Köln | Am morgigen Sonntag werden im Zuge der Großdemonstration von Nationaltürken, die gegen den Militärputsch in der Türkei auf der Deutzer Werft protestieren mehrere Demonstrationen in Köln stattfinden. Es gibt eine öffentlichen Diskussion um die Versammlungsfreiheit und es gibt Stimmen, die den hier lebenden türkischstämmigen Bürgern dieses Recht absprechen wollen. Dazu muss man eine klare Haltung einnehmen: Ja, die Versammlungsfreiheit gilt für alle in Deutschland, das regelt das Grundgesetz. Hinterfragen darf und muss man allerdings die Kommunikation, Transparenz und Offenheit der Anmelder.

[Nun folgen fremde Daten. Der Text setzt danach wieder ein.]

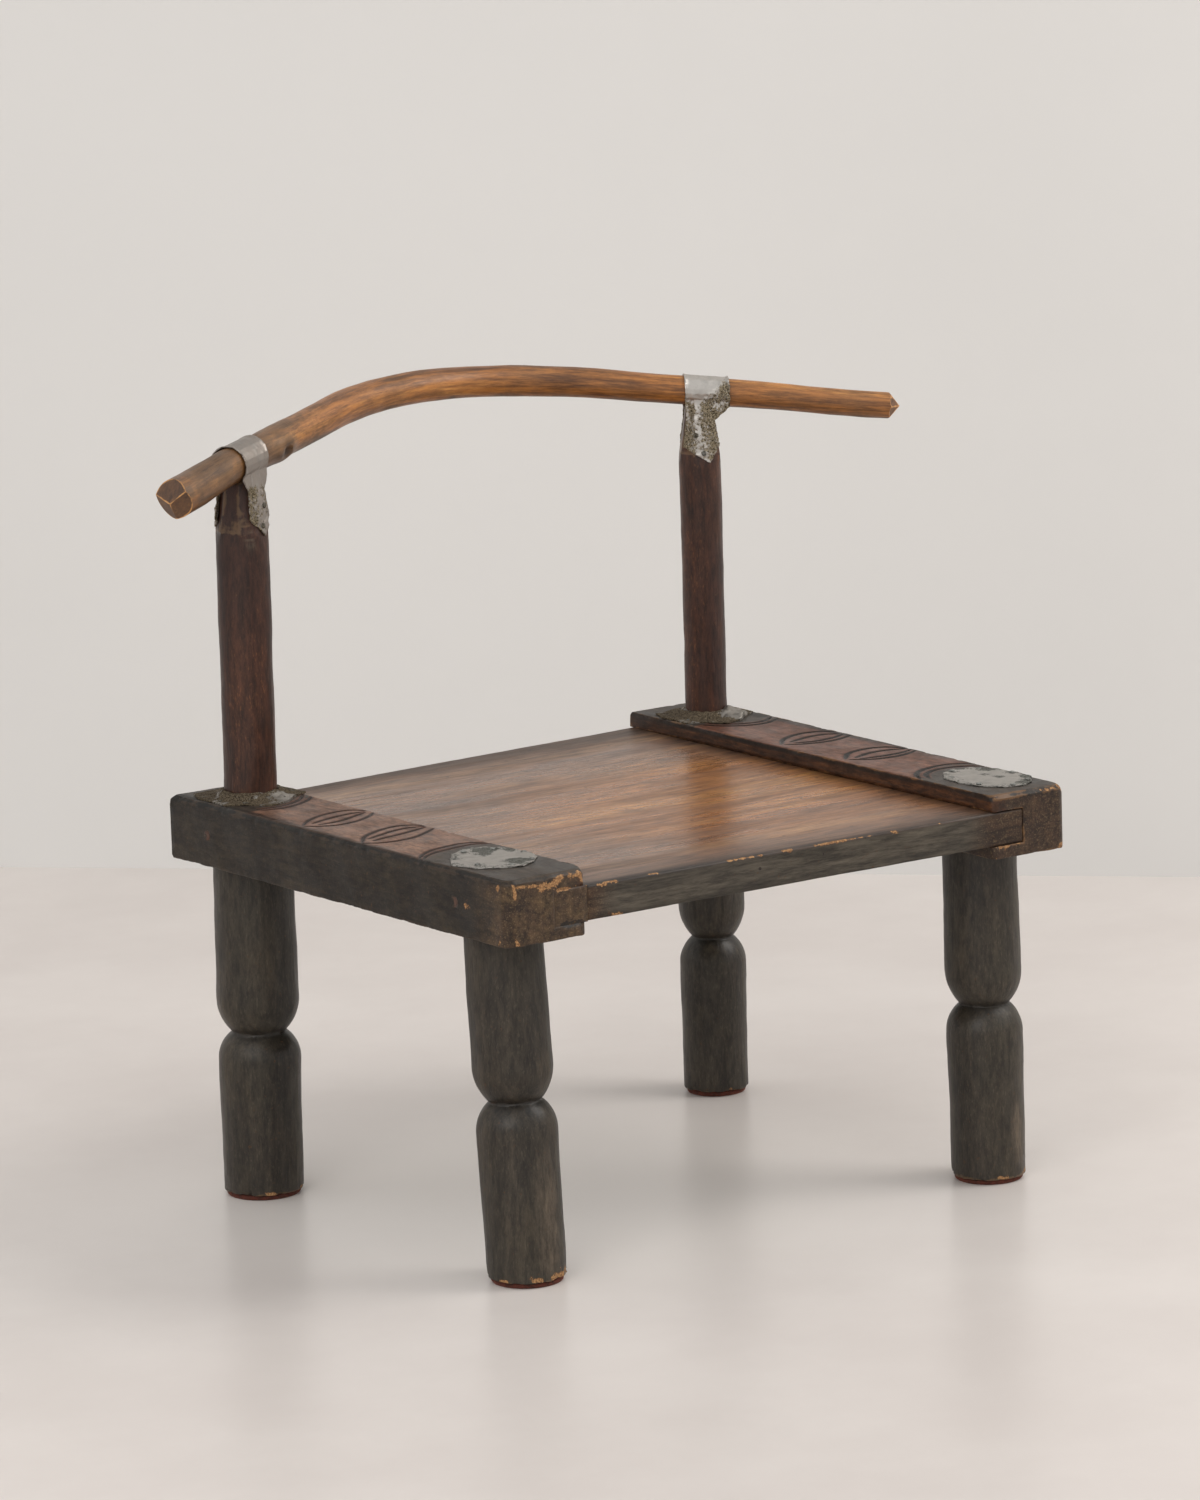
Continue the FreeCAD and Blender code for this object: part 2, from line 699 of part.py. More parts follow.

Grundgesetz Artikel 8 gilt für Alle

Die Versammlungsfreiheit regelt das Grundgesetz und zwar Artikel 8. Dort steht: „Alle Deutschen haben das Recht, sich ohne Anmeldung oder Erlaubnis friedlich und ohne Waffen zu versammeln.“ Auch Artikel 12 der Europäischen Grundrechtecharta und Artikel 11 der Europäischen Menschenrechtskonvention sind in diesem Zusammenhang zu nennen. Daher ist die Haltung der Kölner Polizei und ihres Polizeipräsidenten Jürgen Mathies vorbildlich, in dem sie klar und deutlich und ohne wenn und aber sich hinter das Grundgesetz stellt. Damit stellt jeder, der jetzt den Nationaltürken – viele haben die doppelte Staatsbürgerschaft – das Recht zur Versammlung absprechen will, eines der wichtigsten Grundrechte und Errungenschaften nach der dunklen Zeit der Nationalsozialisten in Frage und koppelt dies an eine inhaltliche Auseinandersetzung. Und wer Demokratie will, muss sich auch uneingeschränkt zu Artikel 8 des Grundgesetzes bekennen.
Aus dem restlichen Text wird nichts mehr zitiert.